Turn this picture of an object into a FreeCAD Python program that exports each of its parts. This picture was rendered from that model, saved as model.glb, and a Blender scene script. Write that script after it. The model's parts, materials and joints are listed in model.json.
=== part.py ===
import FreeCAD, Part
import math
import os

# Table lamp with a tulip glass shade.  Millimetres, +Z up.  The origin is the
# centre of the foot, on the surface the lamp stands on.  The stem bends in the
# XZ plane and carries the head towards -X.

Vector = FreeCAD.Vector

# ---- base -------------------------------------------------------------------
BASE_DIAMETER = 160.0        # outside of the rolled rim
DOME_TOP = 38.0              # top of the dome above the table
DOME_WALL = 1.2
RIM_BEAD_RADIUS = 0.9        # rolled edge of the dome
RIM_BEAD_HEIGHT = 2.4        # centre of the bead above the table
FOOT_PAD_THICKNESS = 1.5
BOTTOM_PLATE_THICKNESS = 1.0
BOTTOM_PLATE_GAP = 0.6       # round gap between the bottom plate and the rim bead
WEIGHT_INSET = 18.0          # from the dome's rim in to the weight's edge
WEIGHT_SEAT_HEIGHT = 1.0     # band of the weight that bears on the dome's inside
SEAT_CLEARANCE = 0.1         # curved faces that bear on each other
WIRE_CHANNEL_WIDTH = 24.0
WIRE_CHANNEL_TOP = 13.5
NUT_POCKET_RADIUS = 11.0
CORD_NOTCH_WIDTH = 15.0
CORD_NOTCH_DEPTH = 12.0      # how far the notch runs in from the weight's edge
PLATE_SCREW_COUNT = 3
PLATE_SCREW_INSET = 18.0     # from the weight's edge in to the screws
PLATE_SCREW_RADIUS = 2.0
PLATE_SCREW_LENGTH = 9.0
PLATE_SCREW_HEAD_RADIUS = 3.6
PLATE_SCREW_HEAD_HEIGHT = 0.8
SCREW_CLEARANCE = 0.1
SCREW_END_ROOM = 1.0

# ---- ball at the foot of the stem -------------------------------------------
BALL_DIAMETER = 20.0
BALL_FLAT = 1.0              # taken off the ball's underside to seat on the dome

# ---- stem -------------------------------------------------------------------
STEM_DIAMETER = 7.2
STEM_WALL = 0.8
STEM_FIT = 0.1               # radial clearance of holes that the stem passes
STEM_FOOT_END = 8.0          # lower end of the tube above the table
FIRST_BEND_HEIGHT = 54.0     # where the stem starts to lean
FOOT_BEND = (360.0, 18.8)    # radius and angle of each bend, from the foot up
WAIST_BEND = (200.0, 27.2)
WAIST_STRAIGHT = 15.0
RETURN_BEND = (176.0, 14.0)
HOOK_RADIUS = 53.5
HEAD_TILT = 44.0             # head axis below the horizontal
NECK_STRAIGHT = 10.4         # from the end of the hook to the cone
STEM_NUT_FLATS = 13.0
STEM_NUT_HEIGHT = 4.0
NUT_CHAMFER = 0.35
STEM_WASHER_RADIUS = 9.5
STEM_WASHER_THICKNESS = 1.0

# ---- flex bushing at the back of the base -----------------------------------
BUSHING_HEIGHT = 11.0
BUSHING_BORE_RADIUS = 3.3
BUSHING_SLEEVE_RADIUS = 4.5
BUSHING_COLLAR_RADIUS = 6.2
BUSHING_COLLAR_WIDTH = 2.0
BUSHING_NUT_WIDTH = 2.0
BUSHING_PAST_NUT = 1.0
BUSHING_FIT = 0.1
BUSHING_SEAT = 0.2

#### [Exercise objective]
Take the listing above and write it out again exactly.

#### [Task response]
Turn this picture of an object into a FreeCAD Python program that exports each of its parts. This picture was rendered from that model, saved as model.glb, and a Blender scene script. Write that script after it. The model's parts, materials and joints are listed in model.json.
=== part.py ===
import FreeCAD, Part
import math
import os

# Table lamp with a tulip glass shade.  Millimetres, +Z up.  The origin is the
# centre of the foot, on the surface the lamp stands on.  The stem bends in the
# XZ plane and carries the head towards -X.

Vector = FreeCAD.Vector

# ---- base -------------------------------------------------------------------
BASE_DIAMETER = 160.0        # outside of the rolled rim
DOME_TOP = 38.0              # top of the dome above the table
DOME_WALL = 1.2
RIM_BEAD_RADIUS = 0.9        # rolled edge of the dome
RIM_BEAD_HEIGHT = 2.4        # centre of the bead above the table
FOOT_PAD_THICKNESS = 1.5
BOTTOM_PLATE_THICKNESS = 1.0
BOTTOM_PLATE_GAP = 0.6       # round gap between the bottom plate and the rim bead
WEIGHT_INSET = 18.0          # from the dome's rim in to the weight's edge
WEIGHT_SEAT_HEIGHT = 1.0     # band of the weight that bears on the dome's inside
SEAT_CLEARANCE = 0.1         # curved faces that bear on each other
WIRE_CHANNEL_WIDTH = 24.0
WIRE_CHANNEL_TOP = 13.5
NUT_POCKET_RADIUS = 11.0
CORD_NOTCH_WIDTH = 15.0
CORD_NOTCH_DEPTH = 12.0      # how far the notch runs in from the weight's edge
PLATE_SCREW_COUNT = 3
PLATE_SCREW_INSET = 18.0     # from the weight's edge in to the screws
PLATE_SCREW_RADIUS = 2.0
PLATE_SCREW_LENGTH = 9.0
PLATE_SCREW_HEAD_RADIUS = 3.6
PLATE_SCREW_HEAD_HEIGHT = 0.8
SCREW_CLEARANCE = 0.1
SCREW_END_ROOM = 1.0

# ---- ball at the foot of the stem -------------------------------------------
BALL_DIAMETER = 20.0
BALL_FLAT = 1.0              # taken off the ball's underside to seat on the dome

# ---- stem -------------------------------------------------------------------
STEM_DIAMETER = 7.2
STEM_WALL = 0.8
STEM_FIT = 0.1               # radial clearance of holes that the stem passes
STEM_FOOT_END = 8.0          # lower end of the tube above the table
FIRST_BEND_HEIGHT = 54.0     # where the stem starts to lean
FOOT_BEND = (360.0, 18.8)    # radius and angle of each bend, from the foot up
WAIST_BEND = (200.0, 27.2)
WAIST_STRAIGHT = 15.0
RETURN_BEND = (176.0, 14.0)
HOOK_RADIUS = 53.5
HEAD_TILT = 44.0             # head axis below the horizontal
NECK_STRAIGHT = 10.4         # from the end of the hook to the cone
STEM_NUT_FLATS = 13.0
STEM_NUT_HEIGHT = 4.0
NUT_CHAMFER = 0.35
STEM_WASHER_RADIUS = 9.5
STEM_WASHER_THICKNESS = 1.0

# ---- flex bushing at the back of the base -----------------------------------
BUSHING_HEIGHT = 11.0
BUSHING_BORE_RADIUS = 3.3
BUSHING_SLEEVE_RADIUS = 4.5
BUSHING_COLLAR_RADIUS = 6.2
BUSHING_COLLAR_WIDTH = 2.0
BUSHING_NUT_WIDTH = 2.0
BUSHING_PAST_NUT = 1.0
BUSHING_FIT = 0.1
BUSHING_SEAT = 0.2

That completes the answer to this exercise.